-- Begin Supplied material --

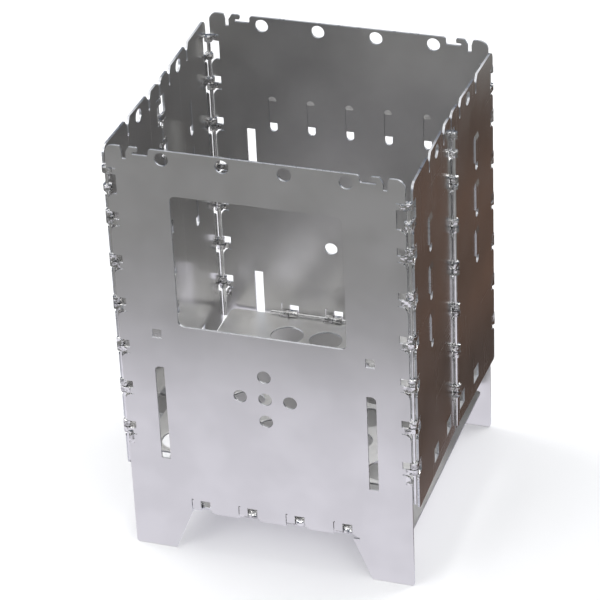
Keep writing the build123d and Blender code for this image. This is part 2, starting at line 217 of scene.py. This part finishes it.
def add_floor_card():
    """What the steel mirrors of the studio floor: white close by, grey further out, brown on the right."""
    card = plane("floor_card", CARD_HALF, CARD_LIFT)
    card.visible_camera = False
    card.visible_diffuse = False
    card.visible_transmission = False
    card.visible_shadow = False
    material, tree, shader = new_material("floor_card")
    place = own_space(tree)
    split = node(tree, "ShaderNodeSeparateXYZ", {"Vector": place})
    across, back = split.outputs["X"], split.outputs["Y"]
    sideways = calculate(tree, "ABSOLUTE", across)
    lengthways = calculate(tree, "ABSOLUTE", back)
    away = calculate(tree, "SUBTRACT", calculate(tree, "MAXIMUM", sideways, lengthways), HALF_DEPTH)
    sweep = mix(tree, ramp(tree, away, *SWEEP_EDGE), NEAR_CARD, FAR_CARD)
    bands = noise(tree, place, scale=1.0, detail=4, stretch=BAND_STRETCH)
    brown = mix(tree, ramp(tree, bands, *BAND_EDGE), BROWN_CARD, BROWN_BANDS)
    colour = mix(tree, brown_share(tree, across, back), sweep, brown)
    glow = node(tree, "ShaderNodeEmission", {"Color": colour})
    tree.links.new(glow.outputs[0], tree.nodes["Material Output"].inputs["Surface"])
    tree.nodes.remove(shader)
    card.data.materials.append(material)


# ------------------------------------------------------------------ light
HORIZON = (0.17, 0.195, 0.25)
CEILING = (1.5, 1.5, 1.5)
ZENITH = (0.55, 0.56, 0.58)
CEILING_RISE = (0.40, 0.80)  # heights of the view, as sines, between which the horizon turns into ceiling
ZENITH_RISE = (0.84, 0.98)
SOFTBOXES = {  # place, the point that it faces, size, and how bright its face is
    "high_left": ((-0.75, 0.1, 0.95), (0, 0, 0), (0.55, 0.55), 4.0),
    "high_right": ((0.6, 0.55, 0.95), (0, 0, 0), (0.55, 0.55), 4.0),
    "front_left": ((-0.55, -0.85, 0.62), (0, 0, 0.1), (0.6, 0.45), 3.0),
    "front_right": ((0.65, -0.85, 0.62), (0, 0, 0.1), (0.6, 0.45), 3.0),
}


def add_world():
    """White behind the stove; a softer room, brighter overhead, in its reflections."""
    world = bpy.data.worlds.new("studio")
    world.use_nodes = True
    tree = world.node_tree
    direction = node(tree, "ShaderNodeTexCoord").outputs["Generated"]
    height = node(tree, "ShaderNodeSeparateXYZ", {"Vector": direction}).outputs["Z"]
    room = mix(tree, ramp(tree, height, *CEILING_RISE), HORIZON, CEILING)
    room = mix(tree, ramp(tree, height, *ZENITH_RISE), room, ZENITH)
    seen = node(tree, "ShaderNodeLightPath").outputs["Is Camera Ray"]
    colour = mix(tree, seen, room, (1, 1, 1))
    tree.links.new(colour, tree.nodes["Background"].inputs["Color"])
    bpy.context.scene.world = world


def add_softbox(name, place, aim, size, radiance):
    """A soft rectangular light that faces a point."""
    data = bpy.data.lights.new(name, "AREA")
    data.shape = "RECTANGLE"
    data.size, data.size_y = size
    data.energy = radiance * pi * size[0] * size[1]
    light = bpy.data.objects.new(name, data)
    bpy.context.collection.objects.link(light)
    light.location = place
    light.rotation_mode = "QUATERNION"
    light.rotation_quaternion = (Vector(aim) - Vector(place)).to_track_quat("-Z", "Y")


# ------------------------------------------------------------------ materials
def rolled_steel(name, colour, roughness, turn=(0, 0, 0)):
    """Bright rolled stainless sheet: faint mottling, fine rolling grain, smudges and hair scratches."""
    material, tree, shader = new_material(name)
    place = own_space(tree)
    mottle = noise(tree, place, scale=45, detail=2)
    grain = noise(tree, place, scale=900, detail=3, stretch=(1, 1, 0.03), turn=turn)
    smudge = noise(tree, place, scale=55, detail=3)
    upright = noise(tree, place, scale=2600, detail=1, stretch=(1, 1, 0.004), turn=(0.2, 0.15, 0))
    level = noise(tree, place, scale=2600, detail=1, stretch=(0.004, 0.004, 1), turn=(0.1, -0.2, 0))
    upright = ramp(tree, upright, 0.72, 0.78)
    level = ramp(tree, level, 0.73, 0.79)
    scratches = calculate(tree, "ADD", upright, level, clamp=True)

    toned = mix(tree, ramp(tree, mottle, 0.35, 0.65), shaded(colour, 0.96), shaded(colour, 1.03))
    tree.links.new(toned, shader.inputs["Base Color"])
    gloss = ramp(tree, smudge, 0.35, 0.68, roughness - 0.02, roughness + 0.03)
    gloss = calculate(tree, "ADD", gloss, calculate(tree, "MULTIPLY", scratches, 0.10))
    tree.links.new(gloss, shader.inputs["Roughness"])
    shader.inputs["Metallic"].default_value = 1.0

    waves = noise(tree, place, scale=22, detail=2)
    normal = bump(tree, waves, strength=0.05, distance=0.6 * MM)
    normal = bump(tree, grain, strength=0.05, distance=0.05 * MM, normal=normal)
    normal = bump(tree, scratches, strength=0.12, distance=0.02 * MM, normal=normal, invert=True)
    tree.links.new(normal, shader.inputs["Normal"])
    return material


def mottled_metal(name, tone, gloss, relief):
    """Metal whose colour, roughness and relief each follow a noise of their own.

    tone is a scale, the two heights between which the colour changes, and the two colours;
    gloss is a scale, a detail and the lowest and highest roughness; relief is a scale, a detail,
    a strength and a distance.
    """
    material, tree, shader = new_material(name)
    place = own_space(tree)
    scale, low, high, dark, light = tone
    toned = mix(tree, ramp(tree, noise(tree, place, scale, detail=3), low, high), dark, light)
    tree.links.new(toned, shader.inputs["Base Color"])
    shader.inputs["Metallic"].default_value = 1.0
    scale, detail, smooth, rough = gloss
    polish = ramp(tree, noise(tree, place, scale, detail), 0.3, 0.7, smooth, rough)
    tree.links.new(polish, shader.inputs["Roughness"])
    scale, detail, strength, distance = relief
    normal = bump(tree, noise(tree, place, scale, detail), strength, distance)
    tree.links.new(normal, shader.inputs["Normal"])
    return material


def drawn_wire(name, colour, roughness):
    """Bright drawn wire with fine draw lines."""
    return mottled_metal(
        name,
        tone=(160, 0.3, 0.7, shaded(colour, 0.85), colour),
        gloss=(300, 4, roughness - 0.04, roughness + 0.08),
        relief=(2500, 2, 0.1, 0.02 * MM),
    )


def burnished_steel(name, colour, roughness):
    """Steel rolled round the hinge wires: shiny, with relief uneven from the tool, and random darker patches
    in its colour that are painted shade for the curls' dark crevices.
    """
    return mottled_metal(
        name,
        # the darker tone, down to about half the colour, is painted shade for the crevices of the curls
        tone=(420, 0.35, 0.6, shaded(colour, 0.55), colour),
        gloss=(700, 3, roughness - 0.04, roughness + 0.10),
        relief=(330, 2, 0.9, 1.6 * MM),
    )


def cut_edge(name, colour, roughness):
    """The sheet's cut edge: fine tear marks across its thickness, and a slight bluish tint in its colour
    that is a painted reflection of the bluish sky.
    """
    return mottled_metal(
        name,
        tone=(2200, 0.3, 0.7, shaded(colour, 0.8), colour),
        gloss=(500, 3, roughness - 0.08, roughness + 0.08),
        relief=(2200, 3, 0.3, 0.03 * MM),
    )


# ------------------------------------------------------------------ sheet pieces
MERGE = 0.002 * MM
COPLANAR = radians(0.5)  # faces that turn less than this are one flat face
BREAK = 0.10 * MM  # how far each sharp edge is broken
SHARP = radians(35)  # an edge that turns more than this is broken
CREASE = radians(30)  # an edge that turns more than this is shaded as a crease
FLAT = 0.9995  # how squarely a face looks out of the sheet before it is shaded flat
SHEET_FACE = cos(pi / 8)  # how squarely it does before it is the sheet's face and not its cut edge
CURL_REACH = 3.3 * MM  # from a wire's centre to the middle of its curls' faces
CURL_WIDTH = 5.0 * MM  # no face of a curl is wider than this along its wire
TONGUE = 4.4 * MM  # from a wire's centre to where its curls leave the sheet
SHEET_NORMAL = {"panel_steel": 1, "wall_steel": 0, "plate_steel": 2}
WIRE_SLOT = "hinge_wire"


def wires():
    """The hinge wires: the middle of each, half its length and the axis that it lies along."""
    found = []
    for part in frame["record"]["subparts"]:
        if part["material_slot"] == WIRE_SLOT:
            low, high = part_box(part["node"])
            size = high - low
            along = max(range(3), key=lambda axis: size[axis])
            found.append(((low + high) / 2, size[along] / 2, along))
    return found


WIRES = wires()


def in_curl(face):
    """Whether a face belongs to a curl around one of the hinge wires."""
    place = face.calc_center_bounds()
    for centre, half, along in WIRES:
        away = place - centre
        if abs(away[along]) > half:
            continue
        away[along] = 0
        spread = [vert.co[along] for vert in face.verts]
        if away.length < CURL_REACH and max(spread) - min(spread) < CURL_WIDTH:
            return True
    return False


def break_edges(form):
    """A form with its flat faces whole and every sharp edge broken."""
    bmesh.ops.remove_doubles(form, verts=form.verts, dist=MERGE)
    bmesh.ops.dissolve_limit(form, angle_limit=COPLANAR, verts=form.verts, edges=form.edges)
    sharp = [edge for edge in form.edges if edge.calc_face_angle(0) > SHARP]
    bmesh.ops.bevel(
        form,
        geom=sharp,
        offset=BREAK,
        offset_type="OFFSET",
        segments=1,
        profile=0.5,
        affect="EDGES",
        clamp_overlap=True,
    )


def cut_tongues(form, across):
    """Edges where each curl leaves its sheet, whose faces point along the axis across."""
    for centre, half, along in WIRES:
        if along == across:
            continue
        reach = 3 - along - across
        for side in (-TONGUE, TONGUE):
            place, normal = centre.copy(), Vector()
            place[reach] += side
            normal[reach] = 1
            geometry = [*form.verts, *form.edges, *form.faces]
            bmesh.ops.bisect_plane(form, geom=geometry, plane_co=place, plane_no=normal, dist=1e-7)


def shade_faces(form, across):
    """Each face's material and smoothness: 0 is the sheet, 1 a curl and 2 the cut edge."""
    for face in form.faces:
        facing = abs(face.normal[across])
        curled = in_curl(face)
        face.smooth = curled or facing < FLAT
        if curled:
            face.material_index = 1
        elif facing < SHEET_FACE:
            face.material_index = 2
    for edge in form.edges:
        edge.smooth = edge.calc_face_angle(0) < CREASE


def finish_sheet(name, slot, materials):
    """A copy of a sheet piece with broken edges, burnished curls and cut edges, in place of the CAD node."""
    form = bmesh.new()
    form.from_mesh(frame["nodes"][name].data)
    across = SHEET_NORMAL[slot]
    break_edges(form)
    cut_tongues(form, across)
    shade_faces(form, across)
    mesh = bpy.data.meshes.new(name + "_finished")
    form.to_mesh(mesh)
    form.free()
    for material in materials:
        mesh.materials.append(material)
    piece = bpy.data.objects.new(name + "_finished", mesh)
    bpy.context.collection.objects.link(piece)
    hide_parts(name)
    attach(piece, BODY_OF[name])


def finish_wire(name, material):
    """The drawn wire's material on a CAD node."""
    surface = frame["nodes"][name].data
    surface.materials.clear()
    surface.materials.append(material)


# ------------------------------------------------------------------ the scene
add_camera()
add_floor()
add_floor_card()
add_world()
for name, settings in SOFTBOXES.items():
    add_softbox(name, *settings)

SHEET_STEEL = {
    "panel_steel": rolled_steel("panel_steel", (0.68, 0.675, 0.67), 0.30),
    "wall_steel": rolled_steel("wall_steel", (0.67, 0.665, 0.655), 0.20),
    "plate_steel": rolled_steel("plate_steel", (0.80, 0.795, 0.785), 0.34, turn=(pi / 2, 0, 0)),
}
WIRE_STEEL = drawn_wire(WIRE_SLOT, (0.80, 0.80, 0.80), 0.12)
CURL_STEEL = burnished_steel("curl_steel", (0.74, 0.735, 0.73), 0.12)
# the cut edge's bluish colour is a painted reflection of the sky
CUT_STEEL = cut_edge("cut_edge", (0.66, 0.67, 0.69), 0.34)
for part in frame["record"]["subparts"]:
    name, slot = part["node"], part["material_slot"]
    if slot == WIRE_SLOT:
        finish_wire(name, WIRE_STEEL)
    else:
        finish_sheet(name, slot, (SHEET_STEEL[slot], CURL_STEEL, CUT_STEEL))

bpy.context.scene.view_settings.view_transform = "Standard"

-- End Supplied material --

Requirements:
Give back exactly the lines from the line holding "hide_parts(name)" through the last line of the listing, including both.

Task answer:
    hide_parts(name)
    attach(piece, BODY_OF[name])


def finish_wire(name, material):
    """The drawn wire's material on a CAD node."""
    surface = frame["nodes"][name].data
    surface.materials.clear()
    surface.materials.append(material)


# ------------------------------------------------------------------ the scene
add_camera()
add_floor()
add_floor_card()
add_world()
for name, settings in SOFTBOXES.items():
    add_softbox(name, *settings)

SHEET_STEEL = {
    "panel_steel": rolled_steel("panel_steel", (0.68, 0.675, 0.67), 0.30),
    "wall_steel": rolled_steel("wall_steel", (0.67, 0.665, 0.655), 0.20),
    "plate_steel": rolled_steel("plate_steel", (0.80, 0.795, 0.785), 0.34, turn=(pi / 2, 0, 0)),
}
WIRE_STEEL = drawn_wire(WIRE_SLOT, (0.80, 0.80, 0.80), 0.12)
CURL_STEEL = burnished_steel("curl_steel", (0.74, 0.735, 0.73), 0.12)
# the cut edge's bluish colour is a painted reflection of the sky
CUT_STEEL = cut_edge("cut_edge", (0.66, 0.67, 0.69), 0.34)
for part in frame["record"]["subparts"]:
    name, slot = part["node"], part["material_slot"]
    if slot == WIRE_SLOT:
        finish_wire(name, WIRE_STEEL)
    else:
        finish_sheet(name, slot, (SHEET_STEEL[slot], CURL_STEEL, CUT_STEEL))

bpy.context.scene.view_settings.view_transform = "Standard"